• **Task to complete**
Output exactly the lines that run from the line containing "Model this object" through the line containing "strip of nori.", with both ends included.

• **Data in this exercise**
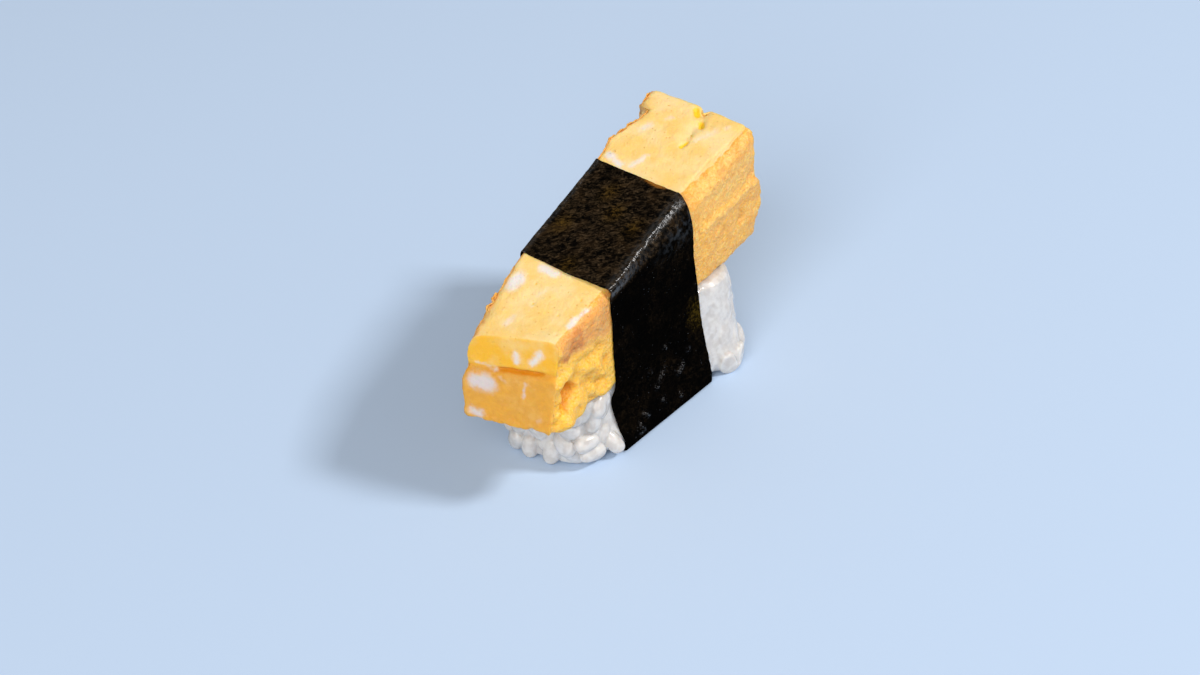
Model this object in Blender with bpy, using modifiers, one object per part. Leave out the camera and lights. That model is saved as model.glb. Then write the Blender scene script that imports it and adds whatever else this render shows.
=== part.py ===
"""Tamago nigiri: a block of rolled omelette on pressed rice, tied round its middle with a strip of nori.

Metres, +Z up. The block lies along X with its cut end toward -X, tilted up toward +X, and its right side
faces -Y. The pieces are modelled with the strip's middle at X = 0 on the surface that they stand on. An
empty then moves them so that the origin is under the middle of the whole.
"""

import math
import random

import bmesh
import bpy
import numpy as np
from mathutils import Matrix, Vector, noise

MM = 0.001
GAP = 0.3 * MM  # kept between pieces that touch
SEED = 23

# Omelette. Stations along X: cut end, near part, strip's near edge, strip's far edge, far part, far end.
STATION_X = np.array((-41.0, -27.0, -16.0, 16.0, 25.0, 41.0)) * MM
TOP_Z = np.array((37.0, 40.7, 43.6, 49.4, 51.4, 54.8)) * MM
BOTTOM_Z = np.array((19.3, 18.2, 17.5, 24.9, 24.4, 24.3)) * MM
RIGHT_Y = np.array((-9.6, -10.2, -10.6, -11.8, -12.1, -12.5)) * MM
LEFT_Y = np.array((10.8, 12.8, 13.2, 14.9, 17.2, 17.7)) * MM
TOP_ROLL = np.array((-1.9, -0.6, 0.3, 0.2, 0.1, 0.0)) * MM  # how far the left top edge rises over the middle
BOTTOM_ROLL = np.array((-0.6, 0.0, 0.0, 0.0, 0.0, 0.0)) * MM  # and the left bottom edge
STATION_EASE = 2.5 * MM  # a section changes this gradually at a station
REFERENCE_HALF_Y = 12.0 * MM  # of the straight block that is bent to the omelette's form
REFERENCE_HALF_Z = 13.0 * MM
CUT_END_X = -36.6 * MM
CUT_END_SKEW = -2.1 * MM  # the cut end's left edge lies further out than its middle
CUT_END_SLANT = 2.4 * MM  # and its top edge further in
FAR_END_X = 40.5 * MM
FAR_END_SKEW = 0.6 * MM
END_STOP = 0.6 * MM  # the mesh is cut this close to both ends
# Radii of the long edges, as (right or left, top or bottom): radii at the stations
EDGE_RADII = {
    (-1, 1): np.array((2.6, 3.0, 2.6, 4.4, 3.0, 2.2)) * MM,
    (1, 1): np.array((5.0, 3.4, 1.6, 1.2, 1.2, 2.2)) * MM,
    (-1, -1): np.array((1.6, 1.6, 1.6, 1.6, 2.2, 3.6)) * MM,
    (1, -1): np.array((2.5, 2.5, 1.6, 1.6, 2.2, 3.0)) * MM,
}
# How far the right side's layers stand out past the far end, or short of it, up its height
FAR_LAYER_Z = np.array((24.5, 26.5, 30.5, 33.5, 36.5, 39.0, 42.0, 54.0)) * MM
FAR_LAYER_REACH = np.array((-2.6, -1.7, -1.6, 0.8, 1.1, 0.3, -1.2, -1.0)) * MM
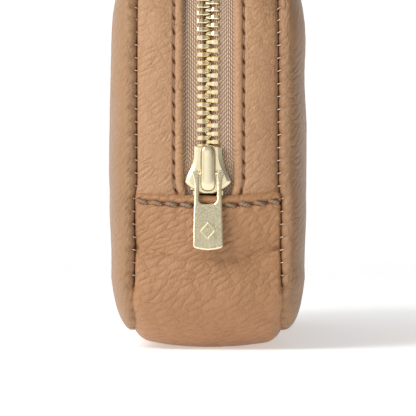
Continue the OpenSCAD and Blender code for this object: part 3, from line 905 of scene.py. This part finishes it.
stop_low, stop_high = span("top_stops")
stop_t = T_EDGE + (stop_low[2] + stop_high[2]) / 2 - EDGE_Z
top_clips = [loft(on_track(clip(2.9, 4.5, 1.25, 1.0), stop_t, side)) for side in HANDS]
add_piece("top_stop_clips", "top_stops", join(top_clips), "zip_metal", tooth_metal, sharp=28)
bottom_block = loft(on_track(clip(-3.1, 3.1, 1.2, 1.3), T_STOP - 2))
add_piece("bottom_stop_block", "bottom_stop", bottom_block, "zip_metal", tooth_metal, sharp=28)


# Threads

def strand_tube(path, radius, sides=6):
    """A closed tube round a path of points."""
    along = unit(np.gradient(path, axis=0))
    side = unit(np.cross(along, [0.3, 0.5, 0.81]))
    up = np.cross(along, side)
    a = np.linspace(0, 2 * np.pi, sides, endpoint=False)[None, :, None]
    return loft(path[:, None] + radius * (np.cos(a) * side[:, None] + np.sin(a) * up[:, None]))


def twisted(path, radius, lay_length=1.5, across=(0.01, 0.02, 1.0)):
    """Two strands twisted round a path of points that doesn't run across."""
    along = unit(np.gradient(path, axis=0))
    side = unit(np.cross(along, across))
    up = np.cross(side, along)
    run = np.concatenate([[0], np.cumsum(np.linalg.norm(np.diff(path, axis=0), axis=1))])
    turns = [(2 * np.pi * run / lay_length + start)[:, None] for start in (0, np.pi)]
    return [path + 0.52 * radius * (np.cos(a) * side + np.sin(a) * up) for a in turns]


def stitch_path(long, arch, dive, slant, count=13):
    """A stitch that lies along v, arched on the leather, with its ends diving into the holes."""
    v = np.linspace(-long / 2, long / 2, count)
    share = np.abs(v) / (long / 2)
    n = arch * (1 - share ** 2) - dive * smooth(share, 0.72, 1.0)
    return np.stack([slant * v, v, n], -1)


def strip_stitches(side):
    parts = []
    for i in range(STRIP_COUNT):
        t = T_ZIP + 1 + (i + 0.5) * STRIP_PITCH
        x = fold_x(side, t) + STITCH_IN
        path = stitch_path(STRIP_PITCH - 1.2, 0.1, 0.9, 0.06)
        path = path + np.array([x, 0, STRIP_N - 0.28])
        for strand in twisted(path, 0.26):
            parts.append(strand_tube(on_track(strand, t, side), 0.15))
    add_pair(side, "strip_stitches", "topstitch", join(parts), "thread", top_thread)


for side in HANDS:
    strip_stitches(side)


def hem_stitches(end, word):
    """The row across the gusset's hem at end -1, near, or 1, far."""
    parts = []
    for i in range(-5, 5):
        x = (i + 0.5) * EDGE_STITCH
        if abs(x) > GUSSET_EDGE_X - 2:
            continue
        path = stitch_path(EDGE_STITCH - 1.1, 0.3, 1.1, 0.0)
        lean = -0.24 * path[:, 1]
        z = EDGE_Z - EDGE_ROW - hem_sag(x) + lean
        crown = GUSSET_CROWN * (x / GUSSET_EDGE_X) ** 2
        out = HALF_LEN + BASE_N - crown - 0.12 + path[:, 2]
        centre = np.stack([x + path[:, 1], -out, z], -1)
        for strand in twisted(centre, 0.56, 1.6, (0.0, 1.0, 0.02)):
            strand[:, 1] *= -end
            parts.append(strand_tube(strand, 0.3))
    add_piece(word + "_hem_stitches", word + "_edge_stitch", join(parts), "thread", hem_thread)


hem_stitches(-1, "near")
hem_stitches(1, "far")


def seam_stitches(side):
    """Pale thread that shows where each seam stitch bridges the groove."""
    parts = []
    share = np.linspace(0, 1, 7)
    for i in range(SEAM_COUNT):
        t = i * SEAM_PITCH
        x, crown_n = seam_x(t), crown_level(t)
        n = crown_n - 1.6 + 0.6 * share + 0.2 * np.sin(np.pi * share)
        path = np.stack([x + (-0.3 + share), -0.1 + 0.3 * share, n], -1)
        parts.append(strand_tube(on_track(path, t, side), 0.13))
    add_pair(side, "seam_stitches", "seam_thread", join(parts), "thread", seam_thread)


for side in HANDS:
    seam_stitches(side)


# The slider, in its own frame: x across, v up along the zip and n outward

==

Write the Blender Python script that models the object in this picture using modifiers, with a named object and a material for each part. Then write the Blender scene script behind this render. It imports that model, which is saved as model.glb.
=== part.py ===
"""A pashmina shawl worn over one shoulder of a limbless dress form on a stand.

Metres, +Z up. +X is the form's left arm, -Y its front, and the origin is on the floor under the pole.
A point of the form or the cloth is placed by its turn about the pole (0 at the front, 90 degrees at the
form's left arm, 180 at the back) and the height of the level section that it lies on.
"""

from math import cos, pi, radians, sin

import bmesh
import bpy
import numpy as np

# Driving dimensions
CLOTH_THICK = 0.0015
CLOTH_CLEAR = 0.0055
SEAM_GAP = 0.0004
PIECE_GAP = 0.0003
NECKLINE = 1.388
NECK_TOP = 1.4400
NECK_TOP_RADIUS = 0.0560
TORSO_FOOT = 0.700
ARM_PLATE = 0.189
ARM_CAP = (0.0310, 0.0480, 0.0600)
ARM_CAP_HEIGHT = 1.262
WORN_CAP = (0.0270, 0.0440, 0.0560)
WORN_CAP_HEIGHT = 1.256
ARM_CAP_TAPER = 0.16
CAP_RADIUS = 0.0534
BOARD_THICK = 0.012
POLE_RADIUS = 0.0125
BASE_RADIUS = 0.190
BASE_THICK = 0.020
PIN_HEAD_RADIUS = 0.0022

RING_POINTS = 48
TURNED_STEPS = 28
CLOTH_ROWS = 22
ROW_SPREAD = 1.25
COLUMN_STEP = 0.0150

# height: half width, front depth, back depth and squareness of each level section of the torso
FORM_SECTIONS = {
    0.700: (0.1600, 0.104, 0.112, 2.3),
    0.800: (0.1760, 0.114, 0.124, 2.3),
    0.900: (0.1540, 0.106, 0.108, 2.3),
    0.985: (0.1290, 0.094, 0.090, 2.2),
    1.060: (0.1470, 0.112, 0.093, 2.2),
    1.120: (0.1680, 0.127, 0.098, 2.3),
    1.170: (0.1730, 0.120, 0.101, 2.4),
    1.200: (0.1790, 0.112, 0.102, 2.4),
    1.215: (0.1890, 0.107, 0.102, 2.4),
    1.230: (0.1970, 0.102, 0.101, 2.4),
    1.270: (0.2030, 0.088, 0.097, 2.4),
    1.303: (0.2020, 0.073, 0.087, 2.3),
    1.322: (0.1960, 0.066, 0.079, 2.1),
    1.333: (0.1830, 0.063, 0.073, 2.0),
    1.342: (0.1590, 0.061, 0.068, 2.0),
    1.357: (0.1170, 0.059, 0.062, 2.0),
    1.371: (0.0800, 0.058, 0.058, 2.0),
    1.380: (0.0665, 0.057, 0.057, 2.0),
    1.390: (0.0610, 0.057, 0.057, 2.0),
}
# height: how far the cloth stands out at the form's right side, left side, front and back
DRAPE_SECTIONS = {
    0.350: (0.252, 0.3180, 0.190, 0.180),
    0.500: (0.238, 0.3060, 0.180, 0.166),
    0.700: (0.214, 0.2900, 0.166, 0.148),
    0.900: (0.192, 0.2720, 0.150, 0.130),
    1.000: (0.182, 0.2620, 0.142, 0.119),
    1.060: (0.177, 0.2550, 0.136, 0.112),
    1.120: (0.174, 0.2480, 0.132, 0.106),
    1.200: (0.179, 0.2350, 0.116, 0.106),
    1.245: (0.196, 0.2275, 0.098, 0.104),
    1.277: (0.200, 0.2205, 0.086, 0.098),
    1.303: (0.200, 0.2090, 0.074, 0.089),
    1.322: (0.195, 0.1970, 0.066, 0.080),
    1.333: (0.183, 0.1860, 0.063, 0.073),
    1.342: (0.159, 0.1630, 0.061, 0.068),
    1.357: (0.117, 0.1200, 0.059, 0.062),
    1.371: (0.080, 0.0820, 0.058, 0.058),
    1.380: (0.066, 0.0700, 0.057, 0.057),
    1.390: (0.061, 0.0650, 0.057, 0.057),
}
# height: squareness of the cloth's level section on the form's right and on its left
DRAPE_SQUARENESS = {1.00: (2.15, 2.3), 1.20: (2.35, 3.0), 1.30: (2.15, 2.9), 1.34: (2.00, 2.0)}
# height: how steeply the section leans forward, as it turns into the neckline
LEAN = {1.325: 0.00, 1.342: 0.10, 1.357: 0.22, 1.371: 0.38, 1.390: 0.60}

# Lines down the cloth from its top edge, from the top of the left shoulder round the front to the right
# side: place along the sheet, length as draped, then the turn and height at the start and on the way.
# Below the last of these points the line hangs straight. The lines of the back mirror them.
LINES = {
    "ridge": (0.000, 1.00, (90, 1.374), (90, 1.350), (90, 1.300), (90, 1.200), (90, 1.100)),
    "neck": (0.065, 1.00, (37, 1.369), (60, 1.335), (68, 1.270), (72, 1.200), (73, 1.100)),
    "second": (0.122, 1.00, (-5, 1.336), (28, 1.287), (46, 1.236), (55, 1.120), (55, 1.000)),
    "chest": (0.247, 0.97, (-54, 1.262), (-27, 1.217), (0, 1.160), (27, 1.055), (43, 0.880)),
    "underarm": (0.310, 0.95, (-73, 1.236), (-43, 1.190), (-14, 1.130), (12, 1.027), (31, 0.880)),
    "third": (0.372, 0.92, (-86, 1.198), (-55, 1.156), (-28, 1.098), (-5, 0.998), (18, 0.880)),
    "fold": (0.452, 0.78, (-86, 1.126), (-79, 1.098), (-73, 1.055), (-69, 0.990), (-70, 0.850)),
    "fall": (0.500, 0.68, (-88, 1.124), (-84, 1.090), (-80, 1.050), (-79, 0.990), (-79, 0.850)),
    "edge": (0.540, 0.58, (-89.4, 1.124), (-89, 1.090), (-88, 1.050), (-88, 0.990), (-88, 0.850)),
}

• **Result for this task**
Model this object in Blender with bpy, using modifiers, one object per part. Leave out the camera and lights. That model is saved as model.glb. Then write the Blender scene script that imports it and adds whatever else this render shows.
=== part.py ===
"""Tamago nigiri: a block of rolled omelette on pressed rice, tied round its middle with a strip of nori.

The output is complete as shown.